#### DATASET EXCERPT

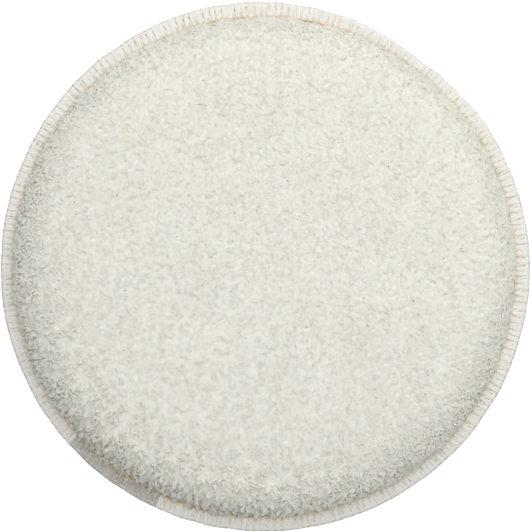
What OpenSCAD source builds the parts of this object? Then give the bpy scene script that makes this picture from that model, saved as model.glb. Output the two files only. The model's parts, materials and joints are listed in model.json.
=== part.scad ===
// Round polishing pad: a looped-pile face cloth over a crowned foam disc, closed on a loop-cloth
// back by one overlocked seam. Millimetres. The back lies on z = 0 and the face points along +Z.

/* [Pad] */
// Overall diameter, across the seam threads
pad_d = 150; // [125:1:180]
// Thickness of the foam at its middle
foam_t = 13; // [13:0.5:24]
// How much lower the foam is where its shoulder starts
foam_drop = 3.5; // [1:0.25:3.5]
// Radius of the foam's rounded shoulder
shoulder_r = 8; // [5:0.5:8]
// Distance from the line of needle stitches in to the foam's side
foam_inset = 2.7; // [2:0.1:4]

/* [Face cloth] */
// Height of the looped pile above its knitted ground
pile_h = 3; // [1.5:0.25:3.5]
// Thickness of the knitted ground
ground_t = 0.8; // [0.5:0.1:0.8]

/* [Back] */
// Height of the loop nap that a hook-faced plate grips
nap_h = 1.2; // [1:0.1:2]
// Thickness of the backing cloth under the nap
backing_t = 0.6; // [0.4:0.1:1]
// Thickness of each melted adhesive web
web_t = 0.2; // [0.1:0.05:0.4]

/* [Seam] */
// Width of the overlocked border, from its outer edge in to the needle stitches
seam_bite = 5; // [4:0.25:6]
// Thickness of a seam thread as it lies
thread_d = 0.45; // [0.3:0.05:0.6]
// Width of a looper thread, which spreads flat where it covers the border
thread_w = 0.7; // [0.4:0.05:0.7]
// Distance from one stitch to the next, along the needle stitches
stitch_pitch = 1.8; // [1.6:0.1:2.6]
// Direction of the place where the seam's end is sewn over its start
lap_at = 233; // [0:1:359]
// Angle that this lap takes
lap_angle = 22; // [8:1:30]

/* [Hidden] */
$fn = 96;

gap = 0.02; // keeps a thread just clear of the cloth that it lies on
pad_r = pad_d / 2;
seam_r = pad_r - seam_bite; // line of needle stitches

// Heights of the layers, from the back up
backing_z = nap_h;
border_z = backing_z + backing_t;
foam_z = border_z + web_t;
border_top = border_z + ground_t;
top_z = foam_z + foam_t;

// The foam's half outline: an upright side, a round shoulder and a crowned top, each tangent to the next
side_r = seam_r - foam_inset;
shoulder_c = side_r - shoulder_r;
crown_r = (pow(shoulder_c, 2) + pow(foam_drop, 2)) / (2 * foam_drop);
crown_z = top_z - crown_r;
shoulder_z = crown_z + sqrt(pow(crown_r - shoulder_r, 2) - pow(shoulder_c, 2));
shoulder_end = atan2(shoulder_z - crown_z, shoulder_c);
arc_steps = 12;

// The cut edge of both cloths, and the turn that the looper threads take round it
border_half = (backing_t + ground_t) / 2;
border_mid = backing_z + border_half;
wrap_r = border_half + gap + thread_d / 2;
cut_r = pad_r - wrap_r - thread_d / 2;

// Stitches come in fours, so that the pad measures the same along X and along Y
stitches = 4 * round(2 * PI * seam_r / (4 * stitch_pitch));
step = 360 / stitches;
lap_first = round((lap_at - lap_angle / 2) / step);
lap_last = round((lap_at + lap_angle / 2) / step);

// The dome's outline, from its side at height z up to its middle, grown outwards by grow
function outline(grow, z) = concat(
    [[side_r + grow, z]],
    [for (i = [0:arc_steps])
        let (a = shoulder_end * i / arc_steps)
        [shoulder_c + (shoulder_r + grow) * cos(a), shoulder_z + (shoulder_r + grow) * sin(a)]],
    [for (i = [1:arc_steps])
        let (a = shoulder_end + (90 - shoulder_end) * i / arc_steps)
        [i == arc_steps ? 0 : (crown_r + grow) * cos(a), crown_z + (crown_r + grow) * sin(a)]]
);

// The same points, last first
function reversed(points) = [for (i = [len(points) - 1:-1:0]) points[i]];

// A domed layer over the foam, between two distances from it, open below height z
module dome_layer(inner, outer, z) {
    rotate_extrude() polygon(concat(outline(outer, z), reversed(outline(inner, z))));
}

// One looper leg, seen from its side: along the border from the needle line to the cut edge, then round
// that edge to its middle
function leg_arc(radius) = [
    for (a = [90:-30:0])
        [cut_r + radius * cos(a), radius * sin(a)]
];
leg_outline = concat(
    [[seam_r + thread_d, wrap_r + thread_d / 2]], leg_arc(wrap_r + thread_d / 2),
    reversed(leg_arc(wrap_r - thread_d / 2)), [[seam_r + thread_d, wrap_r - thread_d / 2]]
);

// side is 1 for a leg on the face and -1 for a leg on the back
module looper_leg(angle, side) {
    rotate(angle) translate([0, thread_w / 2, border_mid]) mirror([0, 0, side > 0 ? 0 : 1])
        rotate([90, 0, 0]) linear_extrude(height = thread_w) polygon(leg_outline);
}

// One needle stitch: a short run along the seam line, resting on the face cloth
module needle_run(angle, radius) {
    run = 0.75 * stitch_pitch;
    rotate(angle) translate([radius, run / 2, border_top + gap + thread_d / 2]) rotate([90, 0, 0])
        cylinder(h = run, d = thread_d, $fn = 8);
}

module foam_core() {
    color("Ivory") rotate_extrude() polygon(concat([[0, foam_z]], outline(0, foam_z)));
}

module back_web() {
    color("WhiteSmoke") translate([0, 0, border_z]) cylinder(h = web_t, r = side_r);
}

module face_web() {
    color("WhiteSmoke") dome_layer(0, web_t, foam_z);
}

module backing_cloth() {
    color("Linen") translate([0, 0, backing_z]) cylinder(h = backing_t, r = cut_r);
}

// The nap is crushed flat under the seam, so it stands only inside the needle stitches
module loop_nap() {
    color("Snow") cylinder(h = nap_h, r = seam_r - thread_d);
}

// The knitted ground covers the dome and runs out flat to the cut edge
module face_ground_cloth() {
    color("OldLace") rotate_extrude() polygon(concat(
        [[cut_r, border_z], [cut_r, border_top], [side_r + web_t + ground_t, border_top]],
        outline(web_t + ground_t, border_top + ground_t),
        reversed(outline(web_t, border_z))
    ));
}

// The pile ends just above the seam threads, and overhangs their inner ends
module face_pile() {
    color("Ivory") dome_layer(web_t + ground_t, web_t + ground_t + pile_h, border_top + thread_d + 5 * gap);
}

module needle_thread() {
    color("AntiqueWhite") {
        for (i = [0:stitches - 1]) needle_run(i * step, seam_r);
        for (i = [lap_first:lap_last - 1]) needle_run((i + 0.5) * step, seam_r - thread_d - gap);
    }
}

module upper_looper_thread() {
    color("White") {
        for (i = [0:stitches - 1]) looper_leg(i * step, 1);
        for (i = [lap_first:lap_last - 1]) looper_leg((i + 0.5) * step, 1);
    }
}

// The lower looper's legs come midway between the upper looper's, and over the lap between its own
module lower_looper_thread() {
    color("White") {
        for (i = [0:stitches - 1]) looper_leg((i + 0.25) * step, -1);
        for (i = [lap_first:lap_last - 1]) looper_leg((i + 0.75) * step, -1);
    }
}

foam_core();
back_web();
face_web();
backing_cloth();
loop_nap();
face_ground_cloth();
face_pile();
needle_thread();
upper_looper_thread();
lower_looper_thread();
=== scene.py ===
"""Looks of a round polishing pad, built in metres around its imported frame.

The pad is a looped-pile face cloth drawn over a crowned foam disc and closed on a loop-cloth back by one
overlocked seam. Each sub-assembly is a class that holds its sizes, builds its meshes and dresses them.
"""
import json
import logging
import math
from dataclasses import dataclass, field
from enum import Enum

import bpy
import numpy as np
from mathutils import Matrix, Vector
from mathutils.kdtree import KDTree

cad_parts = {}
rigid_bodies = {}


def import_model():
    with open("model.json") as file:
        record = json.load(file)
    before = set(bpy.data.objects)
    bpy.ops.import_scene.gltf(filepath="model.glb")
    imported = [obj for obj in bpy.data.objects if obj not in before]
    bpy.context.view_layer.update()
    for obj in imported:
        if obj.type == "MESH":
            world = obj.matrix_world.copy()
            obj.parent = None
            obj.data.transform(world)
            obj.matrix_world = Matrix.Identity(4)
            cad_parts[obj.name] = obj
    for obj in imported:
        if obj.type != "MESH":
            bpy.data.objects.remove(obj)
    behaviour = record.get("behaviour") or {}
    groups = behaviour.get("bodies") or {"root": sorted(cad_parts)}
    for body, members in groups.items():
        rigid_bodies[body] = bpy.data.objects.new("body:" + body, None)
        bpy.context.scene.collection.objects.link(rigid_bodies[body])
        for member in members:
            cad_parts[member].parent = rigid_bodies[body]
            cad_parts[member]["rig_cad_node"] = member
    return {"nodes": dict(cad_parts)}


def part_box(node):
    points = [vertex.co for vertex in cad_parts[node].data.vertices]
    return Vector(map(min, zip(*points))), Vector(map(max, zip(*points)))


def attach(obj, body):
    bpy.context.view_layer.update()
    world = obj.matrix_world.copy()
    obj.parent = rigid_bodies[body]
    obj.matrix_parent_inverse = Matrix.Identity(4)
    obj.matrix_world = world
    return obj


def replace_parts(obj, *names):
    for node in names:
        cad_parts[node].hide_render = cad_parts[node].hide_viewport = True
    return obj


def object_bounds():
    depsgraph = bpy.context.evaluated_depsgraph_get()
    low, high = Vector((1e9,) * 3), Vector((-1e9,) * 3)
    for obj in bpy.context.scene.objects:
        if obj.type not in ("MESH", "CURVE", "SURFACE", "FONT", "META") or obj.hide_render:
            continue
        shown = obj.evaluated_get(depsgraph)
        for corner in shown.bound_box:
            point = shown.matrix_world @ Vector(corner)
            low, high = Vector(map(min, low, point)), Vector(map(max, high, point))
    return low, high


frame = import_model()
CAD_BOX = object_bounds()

MM = 0.001
BODY = "root"
BAKE_MAP = "OFBake"  # the name of the UV map that each piece is laid flat in, as seen from above
LOG = logging.getLogger("polishing_pad")
GOLDEN_ANGLE = math.pi * (3 - math.sqrt(5))  # turn from one scattered place to the next, in radians
SIDE_BAND = (0.62, 0.86)  # the shares of the domed outline over which the crown turns into the side
PILE_OUT = 3 * MM  # about how far outside the foam the pile stands
CLOTH_PAST_CUT = 0.35 * MM  # how far both cloths are drawn past the frame's cut edge


# ---------------------------------------------------------------------------------------------------------
# Numbers and shapes
# ---------------------------------------------------------------------------------------------------------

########

▸ **JOB**
Give back, word for word, each line from the one containing "foam_core();" down to the one containing "its imported frame.", including those two lines.

▸ **SOLUTION FOR THIS TASK**
foam_core();
back_web();
face_web();
backing_cloth();
loop_nap();
face_ground_cloth();
face_pile();
needle_thread();
upper_looper_thread();
lower_looper_thread();
=== scene.py ===
"""Looks of a round polishing pad, built in metres around its imported frame.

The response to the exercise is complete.